The Oakleigh Avenue of Honour was planted to commemorate the First World War. A row of replacement trees have since been planted in Drummond Street and a lamp post monument installed to signify the move of the avenue. There is also a plaque featuring the names of those soldiers who served.
In Australia, commemorative trees have been planted in public spaces since the late nineteenth century. Arbor Days were held regularly in most Victorian State Schools during the late 1800s and early 1900s, and numerous trees were planted in parks in Melbourne and throughout Victoria to mark the visits of important and famous people.
This tradition of commemorative planting was continued in 1901 when at the end of the Boer War trees were often planted for each soldier of the district who was killed in South Africa. These plantings, however, rarely consisted of more than two or three trees in each town.
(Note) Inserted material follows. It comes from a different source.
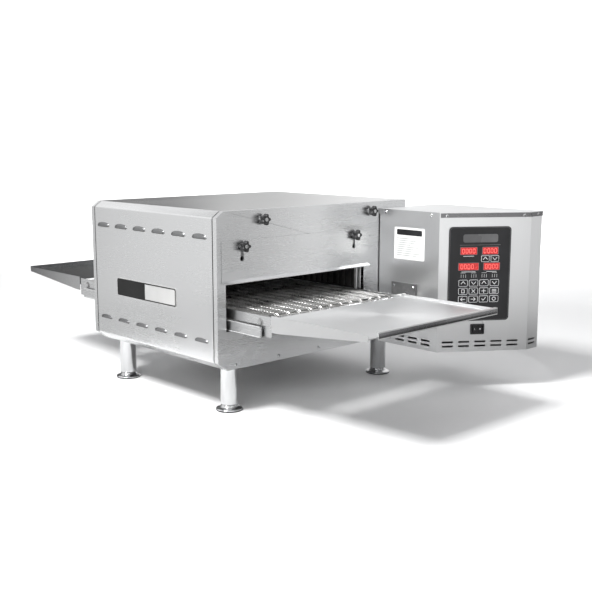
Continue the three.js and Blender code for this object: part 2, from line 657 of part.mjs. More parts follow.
const rotorSolid = () => {
  const hub = bar('y', 0, 0, 0, fan.hub, 16, 20);
  const root = fan.hub - 4;
  const blades = range(fan.blades).map((index) => {
    const geometry = new THREE.BoxGeometry(2, 14, fan.radius - root);
    geometry.rotateZ(0.6);
    geometry.translate(0, 8, (fan.radius + root) / 2);
    geometry.rotateY((index / fan.blades) * Math.PI * 2);
    return solid(geometry);
  });
  return cut(join([hub, ...blades]), [bar('y', 0, -5, 0, fan.pin + 0.3, 40, 12)]);
};
place('cooling_fan_rotor', rotorSolid(), blackPlastic, oven, [fan.x, farWall - 27, fan.z]);

place('cord_gland', cut(join([
  bar('x', head.x0 - 16, gland.y, gland.z, 8, 30, 20),
  bar('x', head.x0 - 9, gland.y, gland.z, 12, 9.6, 6),
]), [bar('x', head.x0 - 20, gland.y, gland.z, 4.5, 40, 16)]), blackPlastic);

export default oven;
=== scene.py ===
# Countertop conveyor oven: the finish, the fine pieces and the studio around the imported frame
import bpy
import bmesh
import math
import random
from mathutils import Matrix, Vector


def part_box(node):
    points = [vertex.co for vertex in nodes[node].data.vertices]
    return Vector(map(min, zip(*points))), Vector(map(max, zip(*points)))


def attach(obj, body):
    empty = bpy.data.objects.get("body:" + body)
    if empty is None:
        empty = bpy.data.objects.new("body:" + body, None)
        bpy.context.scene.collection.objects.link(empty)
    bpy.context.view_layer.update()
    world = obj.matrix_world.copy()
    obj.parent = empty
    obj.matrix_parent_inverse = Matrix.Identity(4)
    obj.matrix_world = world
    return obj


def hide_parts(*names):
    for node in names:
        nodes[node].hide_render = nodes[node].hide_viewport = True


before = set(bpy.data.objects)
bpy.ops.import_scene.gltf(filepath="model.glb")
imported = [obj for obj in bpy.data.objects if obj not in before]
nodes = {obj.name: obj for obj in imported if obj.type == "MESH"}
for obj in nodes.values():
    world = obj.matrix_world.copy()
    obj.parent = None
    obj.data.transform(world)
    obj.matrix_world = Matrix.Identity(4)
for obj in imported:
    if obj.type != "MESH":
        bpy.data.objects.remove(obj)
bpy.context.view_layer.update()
random.seed(11)


# small mesh helpers

def finishMesh(name, bm, body, materials, smooth=35, at=None):
    # turns a bmesh into a piece that rides on a body
    bmesh.ops.recalc_face_normals(bm, faces=bm.faces)
    mesh = bpy.data.meshes.new(name)
    bm.to_mesh(mesh)
    bm.free()
    for material in materials:
        mesh.materials.append(material)
    for polygon in mesh.polygons:
        polygon.use_smooth = True
    mesh.set_sharp_from_angle(angle=math.radians(smooth))
    piece = bpy.data.objects.new(name, mesh)
    bpy.context.scene.collection.objects.link(piece)
    if at is not None:
        piece.matrix_world = at
    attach(piece, body)
    return piece


axes = {"x": (1, 0, 0), "y": (0, 1, 0), "z": (0, 0, 1), "-x": (-1, 0, 0), "-y": (0, -1, 0)}


def facePlane(origin, along, up, out):
    # frame for flat work on a face: u along it, v up it, w out of it
    columns = [axes[name] for name in (along, up, out)]
    turn = Matrix([[column[row] for column in columns] for row in range(3)]).to_4x4()
    return Matrix.Translation(origin) @ turn


def addBox(bm, low, high, index=0, matrix=None):
    corners = [Vector((x, y, z)) for x in (low[0], high[0])
               for y in (low[1], high[1]) for z in (low[2], high[2])]
    if matrix:
        corners = [matrix @ corner for corner in corners]
    verts = [bm.verts.new(corner) for corner in corners]
    for ring in ((0, 1, 3, 2), (4, 6, 7, 5), (0, 4, 5, 1), (2, 3, 7, 6), (0, 2, 6, 4), (1, 5, 7, 3)):
        face = bm.faces.new([verts[i] for i in ring])
        face.material_index = index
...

During and after the First World War avenues of honour consisting of trees lining significant streets became a popular form of commemoration. They represented a new egalitarian approach to the commemoration of soldiers where rank was not a consideration: each tree symbolises a person.
Avenues of honour are a uniquely Australian phenomenon. Australians, and in particular Victorians, embraced the idea of planting them more enthusiastically than any other country in the world. Dating from May 1916, the Eurack Avenue of Honour is the earliest known avenue of honour to be planted in Victoria.
By the time of the Second World War avenues of honour had declined in popularity as a means of commemoration. Today it is estimated that over 300 avenues of honour have been planted in Victoria to commemorate service personnel since 1901.